One of its most significant shortcomings is a failure to acknowledge and draw inspiration from the recent explosion of new and creative ideas and concepts about how economic policy can be better configured to shape and improve the distributional outcomes of growth. Key insights from these approaches include the political and economic drivers of wealth extraction, the potential to reconfigure local economies to better generate and retain wealth, and the need to support and improve foundational sectors as a source of both employment and essential forms of collective consumption. The analysis underpinning these alternative frameworks could have provided conceptual and strategic grist to the LUWP.
The argument here is not that these largely small-scale, local innovations in economic development will inevitably lead to successful attempts to level up people and places. There has been little systematic evaluation to date of the impacts of approaches pioneered in areas like Preston and North Ayrshire. Moreover, the current lack of resources and powers available to local areas remains a fundamental constraint on any serious effort to address the problems faced by ‘left behind’ areas (Martin et al., 2021). Purcell’s (2006) invocation to avoid the ‘local trap’ of privileging the locally (and usually urban) scale for interventions also remains apposite. The central contention of this paper is not that these approaches have been demonstrably and unequivocally successful but, rather, that these frameworks grapple with important aspects of the flawed political economy of the UK that are almost entirely overlooked in the LUWP.
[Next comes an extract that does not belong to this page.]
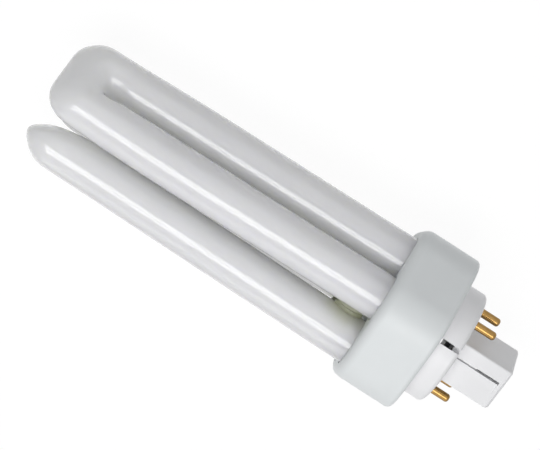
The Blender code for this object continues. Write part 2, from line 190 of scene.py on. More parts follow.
def closed_surface(name: str, rings: Points) -> Piece:
    """Make a closed surface through rings of equal count, in the lamp's own millimetres.

    The quad (i, j) joins points j and j + 1, which wraps round, of rings i and i + 1. Each end
    is closed by a fan to the middle of its ring. Where the sum of the triangles' signed
    volumes is negative, all faces are turned round, so that they point outwards.

    Args:
        name: Name of the object and of its mesh.
        rings: Array of shape (rings, points, 3).

    Returns:
        The object, which stands at the origin with its place in its mesh.
    """
    count, sides, _ = rings.shape
    middles = rings.mean(axis=1)
    points = np.vstack((rings.reshape(-1, 3), middles[0], middles[-1]))
    i, j = np.meshgrid(np.arange(count - 1), np.arange(sides), indexing="ij")
    k = (j + 1) % sides
    low, high = i * sides, (i + 1) * sides
    quads = np.stack((low + j, low + k, high + k, high + j), axis=-1).reshape(-1, 4)
    j = np.arange(sides)
    k = (j + 1) % sides
    top = (count - 1) * sides
    fans = np.vstack((np.stack((np.full(sides, len(points) - 2), k, j), axis=-1),
                      np.stack((np.full(sides, len(points) - 1), top + j, top + k), axis=-1)))
    triangles = np.vstack((quads[:, :3], quads[:, [0, 2, 3]], fans))
    a, b, c = (points[triangles[:, n]] for n in range(3))
    if np.einsum("ij,ij->", a, np.cross(b, c)) < 0:
        quads, fans = quads[:, ::-1], fans[:, ::-1]
    mesh = bpy.data.meshes.new(name)
    mesh.from_pydata(POSE.to_row(points), [], quads.tolist() + fans.tolist())
    mesh.shade_smooth()
    mesh.set_sharp_from_angle(angle=SMOOTH_BELOW)
    return linked(name, mesh)


class Cut(Enum):
    """How a tool solid changes a piece."""

    AWAY = "DIFFERENCE"
    JOINED = "UNION"


def worked(piece: Piece, tools: Sequence[tuple[Piece, Cut]]) -> Piece:
    """Cut tools away from a piece, or join them to it, and then remove the tools.

    Args:
        piece: The piece that is worked.
        tools: Tool solids with what each does.

    Returns:
        The piece, with its mesh replaced.
    """
    for tool, cut in tools:
        modifier = piece.modifiers.new(tool.name, "BOOLEAN")
        modifier.operation = cut.value
        modifier.object = tool
        modifier.solver = "EXACT"
    depsgraph = bpy.context.evaluated_depsgraph_get()
    mesh = bpy.data.meshes.new_from_object(piece.evaluated_get(depsgraph))
    piece.modifiers.clear()
    piece.data = mesh
    mesh.name = piece.name
    for tool, _ in tools:
        bpy.data.objects.remove(tool)
    mesh.shade_smooth()
    mesh.set_sharp_from_angle(angle=SMOOTH_BELOW)
    even = piece.modifiers.new("even_shading", "WEIGHTED_NORMAL")
    even.keep_sharp = True
    return piece


# Finishes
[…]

As the time of writing this paper the future of the levelling up agenda looks uncertain in the wake of considerable political turmoil including a recent change of government. However, the deep-seated and entrenched inequalities it was intended to ameliorate are only likely to worsen in the current context of high inflation, rising interesting rates, forecast recession and growing concerns about a new and imminent round of austerity. Against this highly uncertain backdrop, the need to explore an alternative and radically different “economics of hope” (Mazzucato, 2019) is all the more urgent.